Vizepräses Christoph Pistorius hob die Bedeutung von transparenter Aufarbeitung sexualisierter Gewalt hervor. Bei der vor zwei Jahren eingerichteten Meldestelle der rheinischen Kirche seien mittlerweile 87 Meldungen eingegangen, 24 davon seit Mitte dieses Jahres. „Nicht jede Meldung ist auch gleich ein Fall“, betonte er. Dennoch werde jede Rückmeldung ernst genommen. Zuletzt sei die Zahl der Meldungen stärker gestiegen. „Wir merken, dass die Haltung sich deutlich verändert hat“, sagte Pistorius. Mittlerweile würden auch Altfälle gemeldet, bei denen die Menschen damals lediglich ein „komisches Gefühl“ gehabt hätten.
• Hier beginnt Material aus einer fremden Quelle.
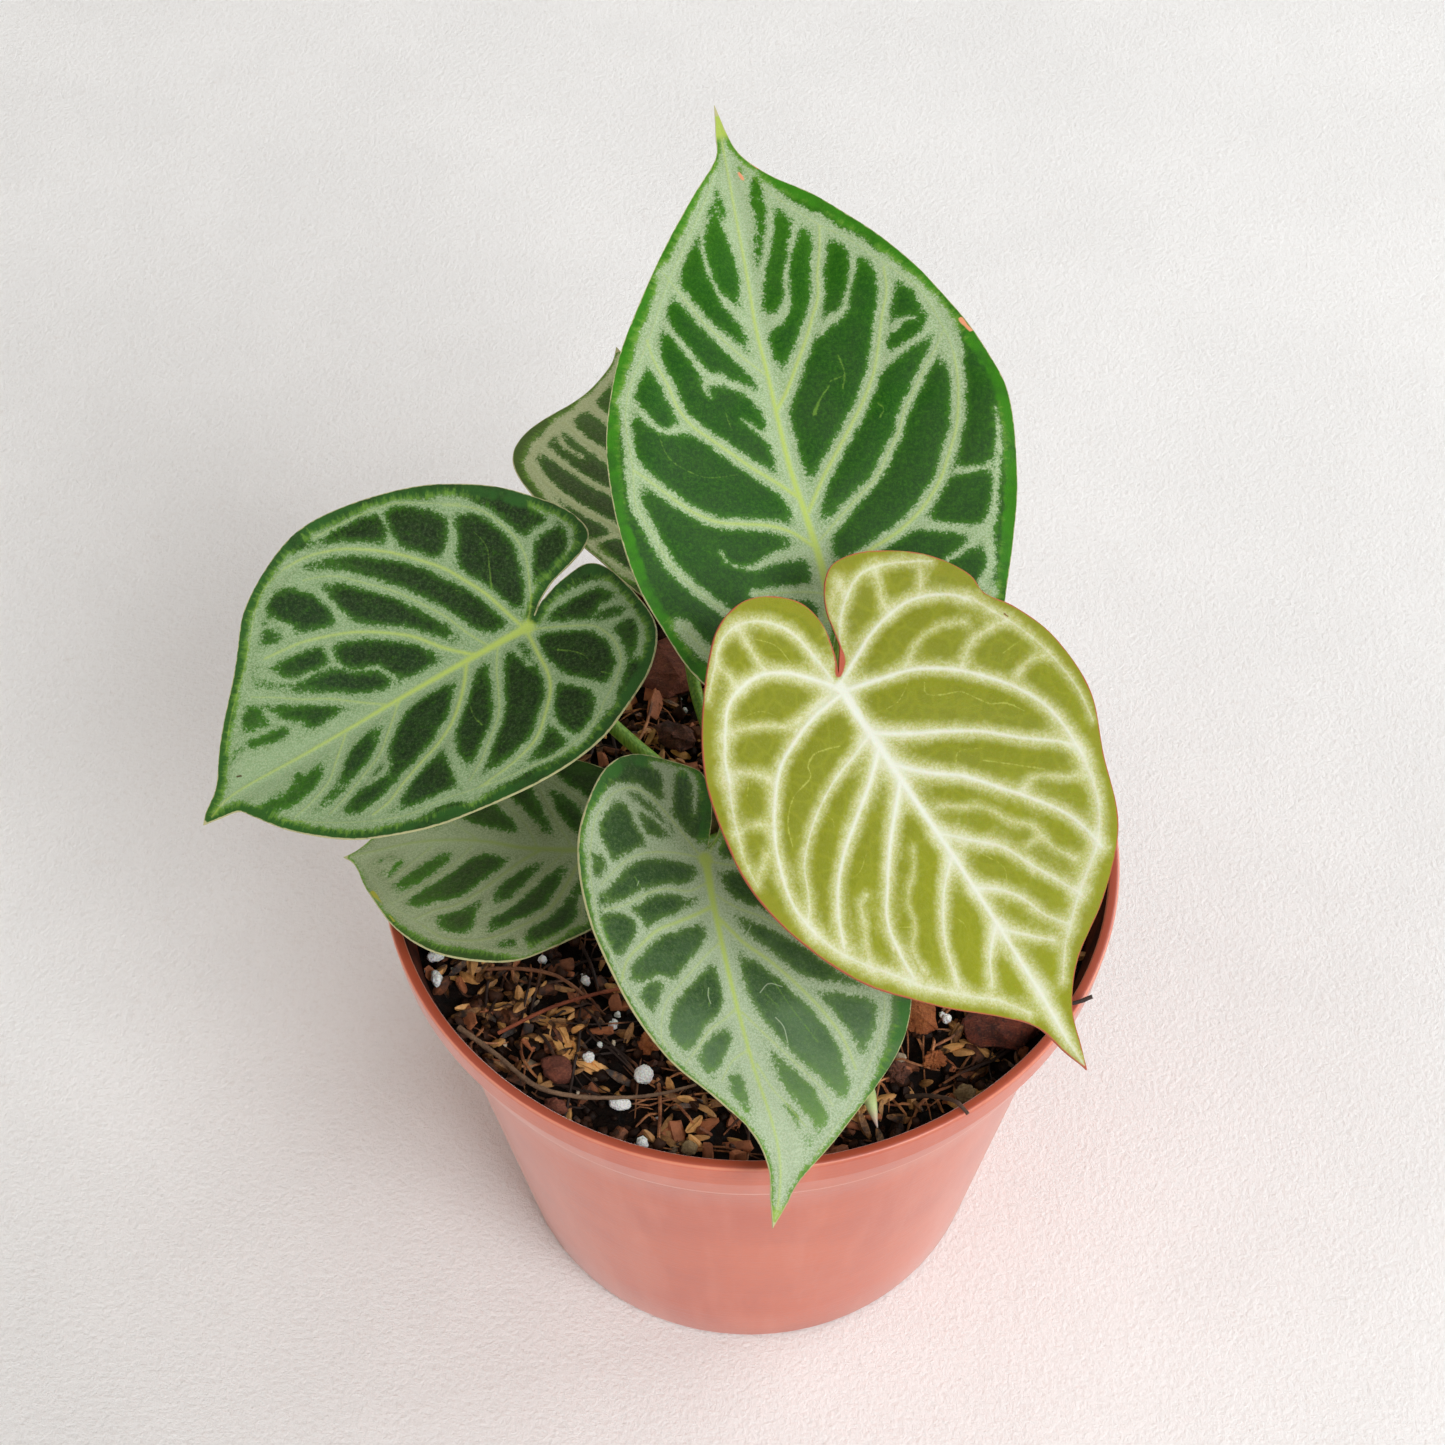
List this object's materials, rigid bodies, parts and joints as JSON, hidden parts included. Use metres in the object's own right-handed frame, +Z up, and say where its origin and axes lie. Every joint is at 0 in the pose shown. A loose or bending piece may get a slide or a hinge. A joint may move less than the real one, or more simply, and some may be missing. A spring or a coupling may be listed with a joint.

Die Kirchengemeinden und Kirchenkreise hätten zuletzt viel getan, hob der Theologe hervor. Sie hätten Schutzkonzepte erarbeitet, geschult und eine höhere Sensibilität entwickelt. Wenn am 25. Januar die von der Evangelischen Kirche in Deutschland (EKD) in Auftrag gegebene Missbrauchsstudie veröffentlicht werde, gehe es nicht wie bei der katholischen MHG-Studie nur um Pfarrpersonen, sondern auch um beruflich Mitarbeitende und Ehrenamtliche. Denn es sei nachrangig, um welchen Personenkreis es gehe: „Für betroffene Personen ist jeder Fall schrecklich.“

Die Zahl der gemeldeten Verdachtsfälle ändere sich ständig, weil immer wieder neue Meldung dazukämen, aber auch Fälle abgeschlossen würden, sagte Pistorius. Das Thema Missbrauch beschäftigt neben vielen anderen Themen auch die Landessynode der rheinischen Kirche, die vom 14. bis 19. Januar 2024 in Düsseldorf tagt. Mit knapp 2,7 Millionen Mitgliedern ist die rheinische Kirche die zweitgrößte der 20 evangelischen Landeskirchen in Deutschland.
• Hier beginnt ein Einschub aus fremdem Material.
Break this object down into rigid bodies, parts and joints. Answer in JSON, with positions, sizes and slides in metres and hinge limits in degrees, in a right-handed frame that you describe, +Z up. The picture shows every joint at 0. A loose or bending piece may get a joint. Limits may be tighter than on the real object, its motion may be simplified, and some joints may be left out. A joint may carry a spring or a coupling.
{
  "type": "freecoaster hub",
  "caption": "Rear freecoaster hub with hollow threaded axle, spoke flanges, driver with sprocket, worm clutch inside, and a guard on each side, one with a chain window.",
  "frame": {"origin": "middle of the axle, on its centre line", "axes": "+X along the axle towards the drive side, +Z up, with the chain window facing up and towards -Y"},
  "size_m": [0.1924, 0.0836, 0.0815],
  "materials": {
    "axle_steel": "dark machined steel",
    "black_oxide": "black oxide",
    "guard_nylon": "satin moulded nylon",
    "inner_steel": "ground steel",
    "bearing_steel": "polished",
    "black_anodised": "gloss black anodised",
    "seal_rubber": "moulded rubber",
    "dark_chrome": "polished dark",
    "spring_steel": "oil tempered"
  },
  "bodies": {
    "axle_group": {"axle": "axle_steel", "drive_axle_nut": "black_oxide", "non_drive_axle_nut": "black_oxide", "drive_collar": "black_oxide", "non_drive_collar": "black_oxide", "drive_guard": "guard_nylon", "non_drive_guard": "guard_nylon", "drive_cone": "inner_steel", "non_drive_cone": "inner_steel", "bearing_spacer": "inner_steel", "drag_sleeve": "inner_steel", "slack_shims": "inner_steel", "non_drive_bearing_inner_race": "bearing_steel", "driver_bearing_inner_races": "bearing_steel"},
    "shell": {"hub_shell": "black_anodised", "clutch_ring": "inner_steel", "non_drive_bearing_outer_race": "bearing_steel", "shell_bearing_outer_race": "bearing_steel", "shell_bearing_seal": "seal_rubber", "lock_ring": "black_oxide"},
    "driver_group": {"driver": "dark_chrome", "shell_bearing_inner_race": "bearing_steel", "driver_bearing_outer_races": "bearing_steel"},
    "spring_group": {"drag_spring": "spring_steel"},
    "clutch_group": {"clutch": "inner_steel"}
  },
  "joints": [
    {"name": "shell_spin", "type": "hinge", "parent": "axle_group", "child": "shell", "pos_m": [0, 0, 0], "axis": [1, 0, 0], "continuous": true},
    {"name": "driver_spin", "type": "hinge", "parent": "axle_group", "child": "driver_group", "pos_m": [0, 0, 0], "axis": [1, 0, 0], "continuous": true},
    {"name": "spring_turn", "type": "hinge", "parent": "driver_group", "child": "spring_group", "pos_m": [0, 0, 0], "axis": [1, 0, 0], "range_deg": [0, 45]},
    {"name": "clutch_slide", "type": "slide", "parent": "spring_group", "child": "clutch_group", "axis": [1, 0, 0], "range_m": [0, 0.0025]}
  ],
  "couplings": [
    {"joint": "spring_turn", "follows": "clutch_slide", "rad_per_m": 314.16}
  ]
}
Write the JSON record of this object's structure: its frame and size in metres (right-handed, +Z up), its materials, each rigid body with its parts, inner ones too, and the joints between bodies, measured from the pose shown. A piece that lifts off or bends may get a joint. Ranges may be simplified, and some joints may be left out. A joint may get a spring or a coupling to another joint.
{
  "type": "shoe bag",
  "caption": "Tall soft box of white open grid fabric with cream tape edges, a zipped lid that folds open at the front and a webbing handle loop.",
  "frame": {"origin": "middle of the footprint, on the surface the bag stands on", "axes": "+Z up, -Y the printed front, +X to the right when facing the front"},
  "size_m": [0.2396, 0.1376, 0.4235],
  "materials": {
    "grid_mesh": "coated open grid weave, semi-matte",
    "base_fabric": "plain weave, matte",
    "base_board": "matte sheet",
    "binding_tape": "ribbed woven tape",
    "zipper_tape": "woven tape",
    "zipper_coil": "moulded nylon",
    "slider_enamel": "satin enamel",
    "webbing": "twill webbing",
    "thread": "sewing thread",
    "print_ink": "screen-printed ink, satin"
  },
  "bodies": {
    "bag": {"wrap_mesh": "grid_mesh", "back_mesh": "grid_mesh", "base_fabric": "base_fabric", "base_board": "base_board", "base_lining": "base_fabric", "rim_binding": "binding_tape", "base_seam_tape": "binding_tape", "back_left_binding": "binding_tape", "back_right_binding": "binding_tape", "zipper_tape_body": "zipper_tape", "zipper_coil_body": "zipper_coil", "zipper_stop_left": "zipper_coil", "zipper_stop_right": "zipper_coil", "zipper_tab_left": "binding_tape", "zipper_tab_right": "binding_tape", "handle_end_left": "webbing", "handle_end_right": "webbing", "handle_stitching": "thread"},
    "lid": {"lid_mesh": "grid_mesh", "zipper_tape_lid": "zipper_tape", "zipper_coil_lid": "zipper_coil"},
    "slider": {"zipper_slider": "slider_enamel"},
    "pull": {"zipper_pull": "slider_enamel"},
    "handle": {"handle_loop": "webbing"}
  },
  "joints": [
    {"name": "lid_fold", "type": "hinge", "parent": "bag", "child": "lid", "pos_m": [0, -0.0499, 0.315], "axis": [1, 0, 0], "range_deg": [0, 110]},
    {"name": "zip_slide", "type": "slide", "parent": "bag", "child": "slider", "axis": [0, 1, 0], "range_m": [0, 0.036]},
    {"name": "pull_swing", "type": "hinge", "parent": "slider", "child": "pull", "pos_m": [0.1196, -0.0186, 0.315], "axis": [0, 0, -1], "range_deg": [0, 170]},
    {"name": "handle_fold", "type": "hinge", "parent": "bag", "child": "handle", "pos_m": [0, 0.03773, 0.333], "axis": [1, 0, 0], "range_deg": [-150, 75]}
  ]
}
Die EKD und die Diakonie hatten am Mittwoch eine Gemeinsame Erklärung mit der unabhängigen Missbrauchsbeauftragten des Bundes zur Aufarbeitung sexualisierter Gewalt unterzeichnet. Damit unterstreichen sie das Ziel unabhängiger Aufarbeitung sexualisierter Gewalt und verpflichten sich zur Einhaltung von Kriterien und Standards bei der Aufarbeitung. Dazu zählen Professionalität, Transparenz und die Beteiligung Betroffener.